Unlike the undergraduates, Clawson and Putnam were dressed the part. Clawson was a soldier, complete with full beard, forage cap and blue wool coat. Putnam, a second lieutenant, wore a Prussian-blue officer’s coat and kepi hat. Both UD graduate students also happen to be Civil War re-enactors.

The day was one of the highlights of Garrison’s course, “The Emancipation Project,” in which undergraduates are creating a digital version of a Civil War diary passed down to Garrison by his great-uncle, John Ritchie, a quartermaster of the Massachusetts 54th Black Regiment. Working with the History Media Center’s media specialist, Tracy Jentzsch, the students are helping make this diary accessible to everyone.

“They are proofreading the diary and writing a series of short papers, to be published alongside the diary to make it publicly available to anyone who would like to read it,” Garrison said. “They are crowdsourcing the information.”

Jentzsch filmed the students as they learned commands such as “right face” and “parade dress.” She and Garrison were impressed by how quickly the students learned the techniques. The video she took will become part of the digital project.

“Even though it’s an analog kind of day, they will turn this into a digital aspect when the students begin editing the video,” Jentzsch said.

For undergraduates, the course offers a rare opportunity to work with original historical documents, to publish their own research online for distribution and to actually become a part of what they are learning, Garrison said.

On this humid day, sunlight dappling through the trees, the juniors and seniors listened intently as Clawson and Putnam taught them how to stand at “dress,” or lined up closely shoulder to shoulder. They learned how to march with and without “doubling” (side by side and in single file) and how to “fall in” as they made their way across the lawn.

Like a unit in training, the students marched, taking their roles seriously.

“It’s very complicated,” said senior Connor Gerstley, a double major in history and English. “There is much more to this than I ever imagined.”

Garrison’s class had studied the Army Manual of Arms, but actually following it really brought the lesson home for the class.

“You can read about it all you want,” he said to his students. “But you’ll always remember this day. You’ll be telling your grandbabies about it.”

The experience that day, and throughout the course, was for another purpose, too. It was to teach the students about the role of African Americans soldiers in the Civil War and to examine how their service moved the needle ever so slightly on the racial prejudices of the time.

The diary from the Massachusetts 54th was one of two passed down to Garrison. The other came from his great-grandfather, George T. Garrison, who was an officer of the Massachusetts 55th Black Regiment. Both were some of the first units made up exclusively of African American soldiers, led by white officers.

“The course project is to get students thinking about the way military experience shaped the lives of men who were African American,” said Garrison, noting that most of the enlisted volunteers were freed slaves.

The soldiers, regardless of their skin color, were treated according to the same military standards.
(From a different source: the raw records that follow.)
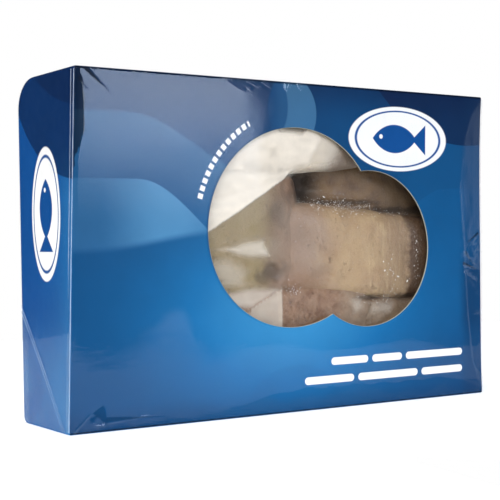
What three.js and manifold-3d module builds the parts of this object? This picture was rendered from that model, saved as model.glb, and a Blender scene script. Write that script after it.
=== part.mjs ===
// Retail pack of frozen, desalted cod loins. A printed folding carton stands on its long side and has
// a window in its front panel, cut as two ellipses that run into each other. A clear film lies across
// the window, and behind it a sealed bag holds the loins, which press their shapes into the bag.
// Millimetres, +Z up, front panel towards -Y, left end towards -X, origin at the middle of the base.
import * as THREE from "three";
import { mergeVertices } from "three/addons/utils/BufferGeometryUtils.js";
import Module from "manifold-3d";

const wasm = await Module();
wasm.setup();

// The carton
const WIDTH = 274;
const HEIGHT = 180;
const DEPTH = 62.5;
const BOARD = 0.8; // thickness of the card with its print and film
const EDGE_RADIUS = 1.1; // of a scored and folded edge
const FRONT_LEAN = 5.4; // the left end gapes: its front edge leans out by this at the top, and in at the base
const BACK_LEAN = 1.6; // and its back edge by this
const RIGHT_LEAN = 0.7; // both edges of the right end
const CRUSH = { depth: 17, height: 16, length: 72 }; // the top back edge is pressed round at the left end
const CHAMFER = { depth: 4, height: 4, length: 50 }; // and the bottom back edge a little

// The window, as seen from the front
const WINDOW = [
  { x: -3.3, z: 101.2, halfWidth: 56.2, halfHeight: 54.3 },
  { x: 48.6, z: 89.2, halfWidth: 44.2, halfHeight: 44.2 },
];
const WINDOW_SEGMENTS = 28; // in each quarter turn

// The clear film across the window
const FILM = 0.4;
const FILM_LAP = 5; // how far it laps onto the card round the window
const CLEARANCE = 0.3; // between pieces that touch

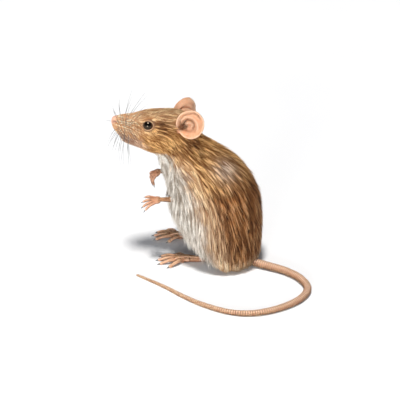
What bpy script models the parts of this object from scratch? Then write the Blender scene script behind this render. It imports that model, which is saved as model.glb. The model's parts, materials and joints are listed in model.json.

They drilled and trained just like their white counterparts and, for the most part, were treated with a good deal of respect from their officers. By the end of the war, black men had begun to achieve the rank of sergeant and three out of the 100,000 African American men who served had earned first lieutenant status.

“It really did change people’s opinions when black troops fought as well as white,” Garrison said.